*Given problem:*
Reproduce the listing below verbatim.

-- BEGIN Supplied records --

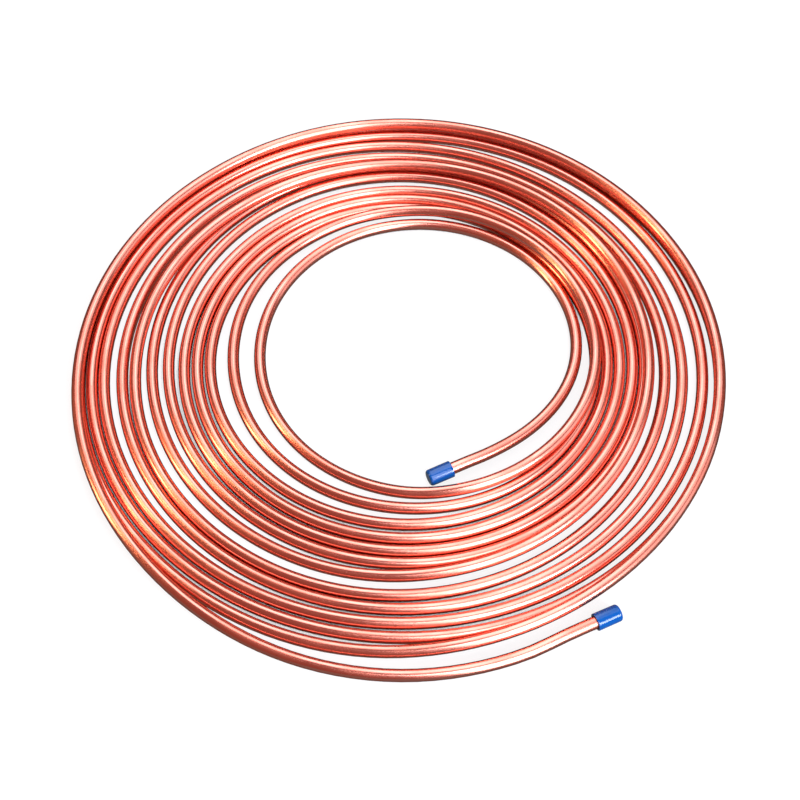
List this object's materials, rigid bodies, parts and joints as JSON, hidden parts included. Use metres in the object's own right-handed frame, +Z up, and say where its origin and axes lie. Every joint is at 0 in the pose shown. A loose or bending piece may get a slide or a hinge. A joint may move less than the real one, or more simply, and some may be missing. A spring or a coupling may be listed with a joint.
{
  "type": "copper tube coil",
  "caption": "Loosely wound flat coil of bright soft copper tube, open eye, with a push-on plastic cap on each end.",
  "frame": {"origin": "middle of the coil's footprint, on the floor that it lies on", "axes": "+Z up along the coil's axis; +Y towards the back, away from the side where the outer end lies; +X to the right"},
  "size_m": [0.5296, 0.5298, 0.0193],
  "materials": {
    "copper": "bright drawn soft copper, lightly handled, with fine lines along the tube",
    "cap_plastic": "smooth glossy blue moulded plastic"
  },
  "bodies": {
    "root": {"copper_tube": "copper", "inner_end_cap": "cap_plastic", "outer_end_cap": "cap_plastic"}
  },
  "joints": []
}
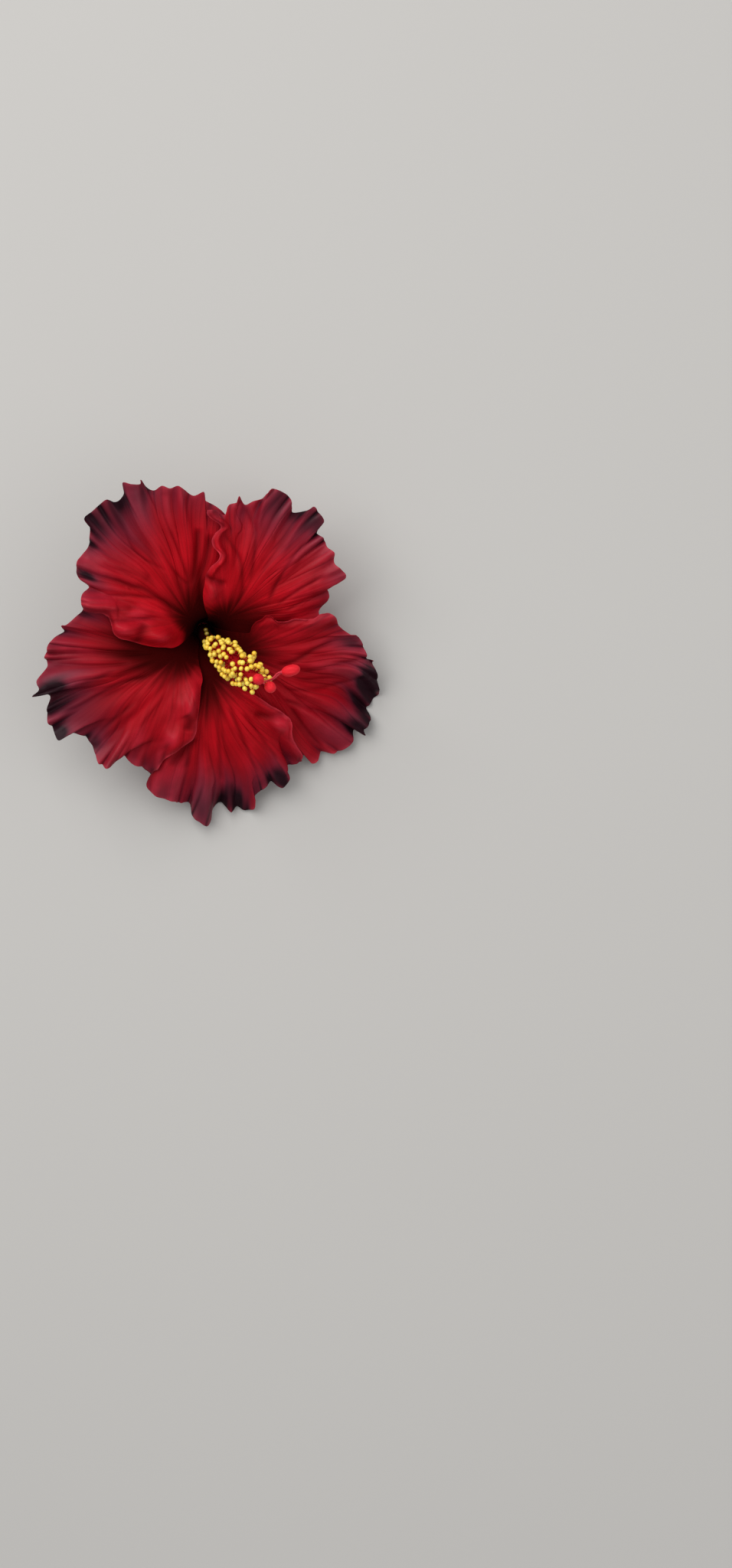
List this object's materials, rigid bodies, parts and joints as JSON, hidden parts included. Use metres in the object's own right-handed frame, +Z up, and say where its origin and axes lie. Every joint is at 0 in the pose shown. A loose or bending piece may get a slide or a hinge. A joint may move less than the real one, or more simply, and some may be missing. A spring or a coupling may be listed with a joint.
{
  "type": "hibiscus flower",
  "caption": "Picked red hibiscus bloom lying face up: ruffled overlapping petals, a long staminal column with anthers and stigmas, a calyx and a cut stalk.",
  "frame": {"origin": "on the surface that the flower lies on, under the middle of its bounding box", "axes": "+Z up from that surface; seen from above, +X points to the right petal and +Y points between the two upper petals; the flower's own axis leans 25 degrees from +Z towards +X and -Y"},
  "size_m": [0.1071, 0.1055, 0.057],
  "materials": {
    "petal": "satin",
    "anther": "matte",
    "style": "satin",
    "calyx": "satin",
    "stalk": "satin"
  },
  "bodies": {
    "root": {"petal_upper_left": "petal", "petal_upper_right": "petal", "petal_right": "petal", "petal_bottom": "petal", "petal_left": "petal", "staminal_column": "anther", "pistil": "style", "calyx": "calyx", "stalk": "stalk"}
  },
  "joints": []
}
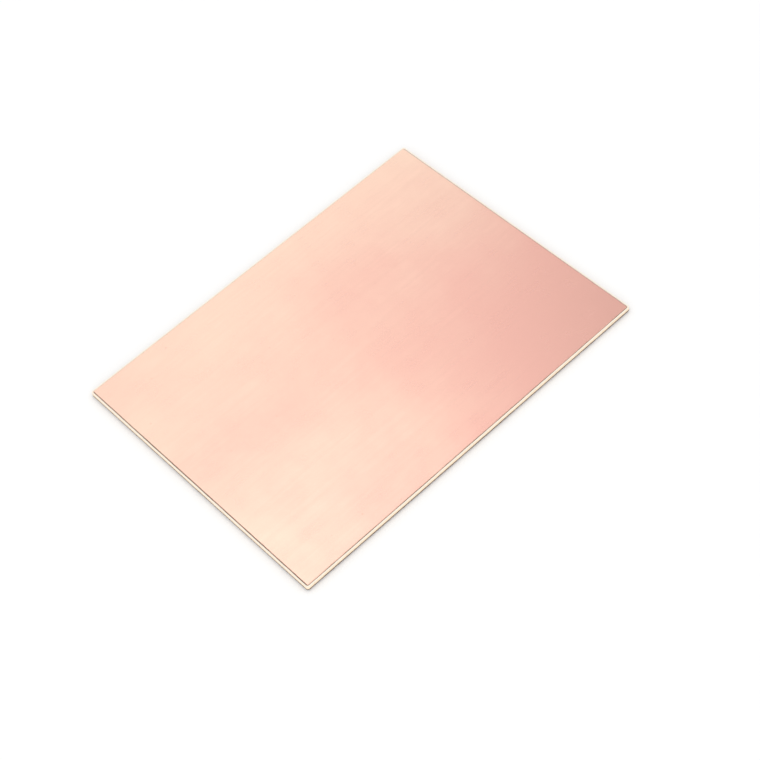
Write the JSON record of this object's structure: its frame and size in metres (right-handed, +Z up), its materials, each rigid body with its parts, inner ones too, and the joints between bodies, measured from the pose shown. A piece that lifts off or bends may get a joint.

-- END Supplied records --

*Solution for this exercise:*
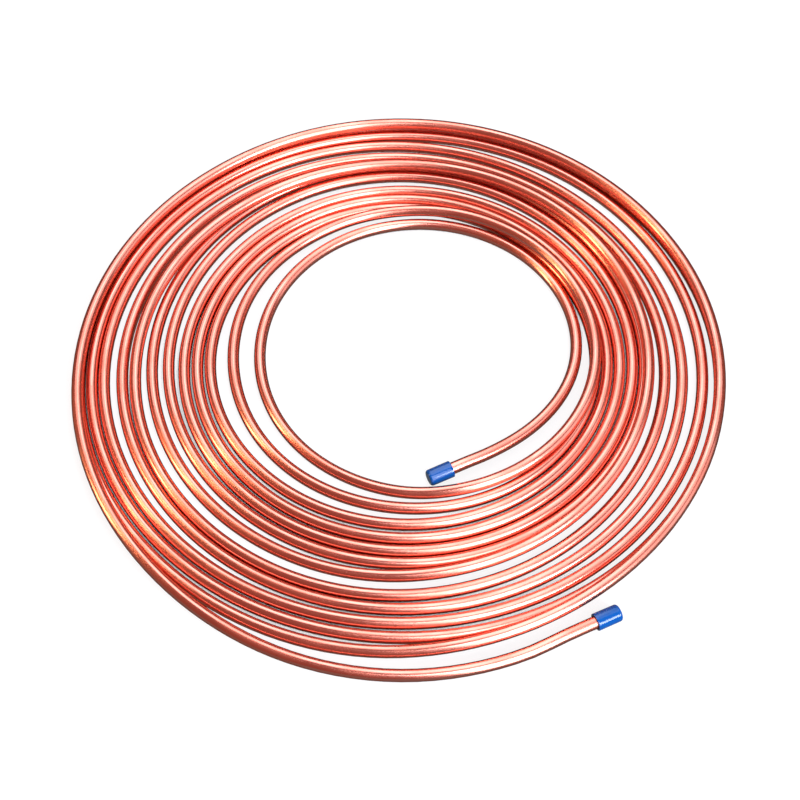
List this object's materials, rigid bodies, parts and joints as JSON, hidden parts included. Use metres in the object's own right-handed frame, +Z up, and say where its origin and axes lie. Every joint is at 0 in the pose shown. A loose or bending piece may get a slide or a hinge. A joint may move less than the real one, or more simply, and some may be missing. A spring or a coupling may be listed with a joint.
{
  "type": "copper tube coil",
  "caption": "Loosely wound flat coil of bright soft copper tube, open eye, with a push-on plastic cap on each end.",
  "frame": {"origin": "middle of the coil's footprint, on the floor that it lies on", "axes": "+Z up along the coil's axis; +Y towards the back, away from the side where the outer end lies; +X to the right"},
  "size_m": [0.5296, 0.5298, 0.0193],
  "materials": {
    "copper": "bright drawn soft copper, lightly handled, with fine lines along the tube",
    "cap_plastic": "smooth glossy blue moulded plastic"
  },
  "bodies": {
    "root": {"copper_tube": "copper", "inner_end_cap": "cap_plastic", "outer_end_cap": "cap_plastic"}
  },
  "joints": []
}
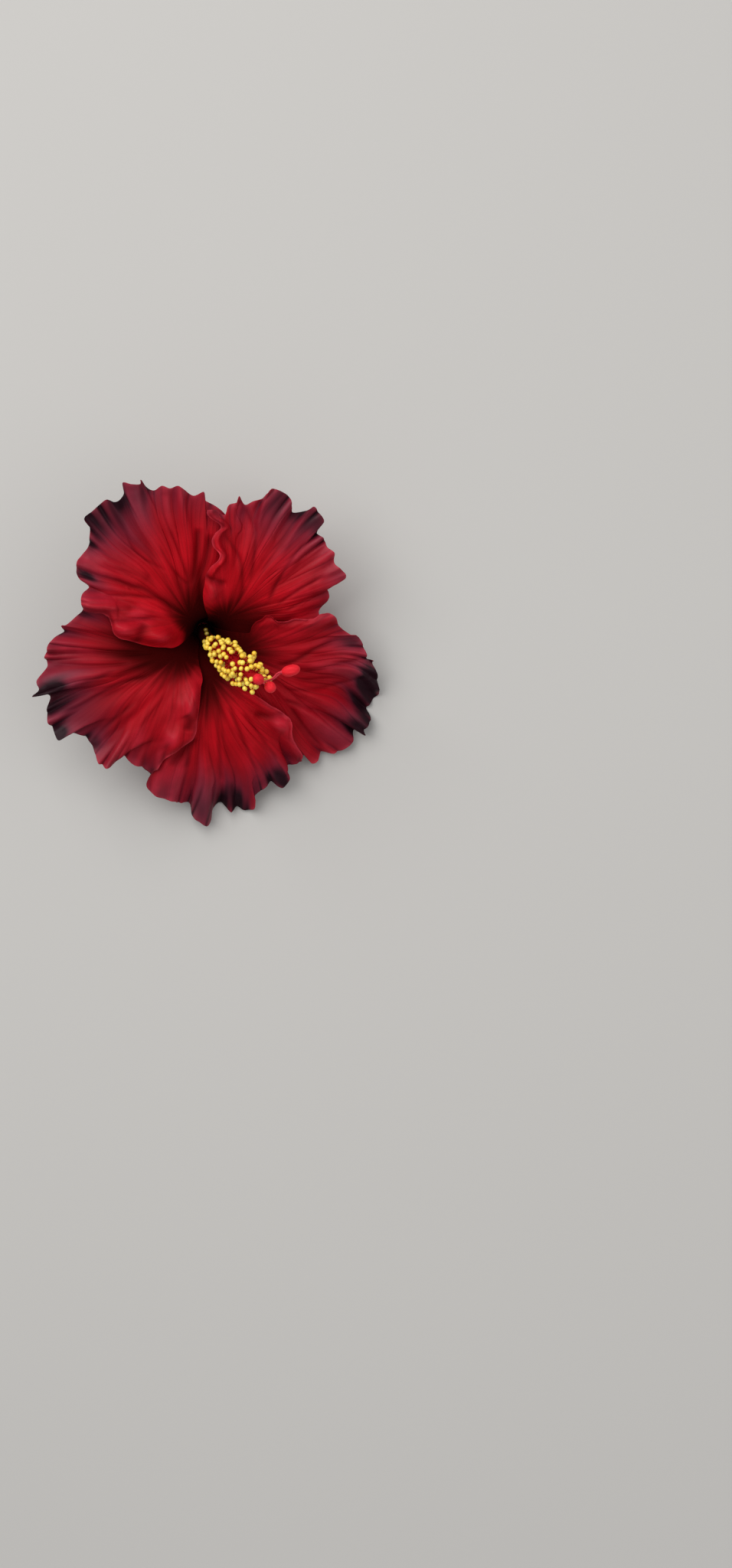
List this object's materials, rigid bodies, parts and joints as JSON, hidden parts included. Use metres in the object's own right-handed frame, +Z up, and say where its origin and axes lie. Every joint is at 0 in the pose shown. A loose or bending piece may get a slide or a hinge. A joint may move less than the real one, or more simply, and some may be missing. A spring or a coupling may be listed with a joint.
{
  "type": "hibiscus flower",
  "caption": "Picked red hibiscus bloom lying face up: ruffled overlapping petals, a long staminal column with anthers and stigmas, a calyx and a cut stalk.",
  "frame": {"origin": "on the surface that the flower lies on, under the middle of its bounding box", "axes": "+Z up from that surface; seen from above, +X points to the right petal and +Y points between the two upper petals; the flower's own axis leans 25 degrees from +Z towards +X and -Y"},
  "size_m": [0.1071, 0.1055, 0.057],
  "materials": {
    "petal": "satin",
    "anther": "matte",
    "style": "satin",
    "calyx": "satin",
    "stalk": "satin"
  },
  "bodies": {
    "root": {"petal_upper_left": "petal", "petal_upper_right": "petal", "petal_right": "petal", "petal_bottom": "petal", "petal_left": "petal", "staminal_column": "anther", "pistil": "style", "calyx": "calyx", "stalk": "stalk"}
  },
  "joints": []
}
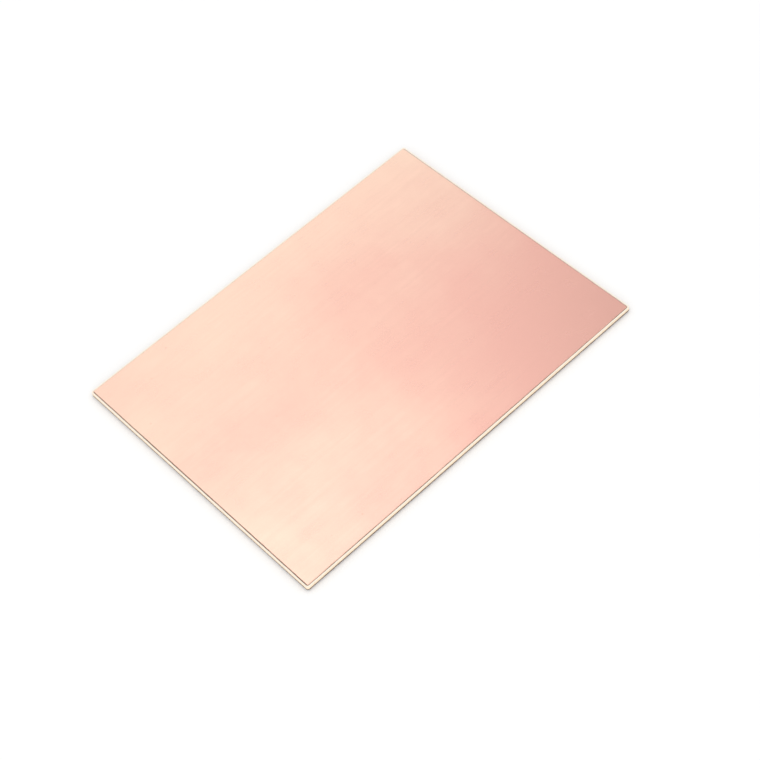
Write the JSON record of this object's structure: its frame and size in metres (right-handed, +Z up), its materials, each rigid body with its parts, inner ones too, and the joints between bodies, measured from the pose shown. A piece that lifts off or bends may get a joint.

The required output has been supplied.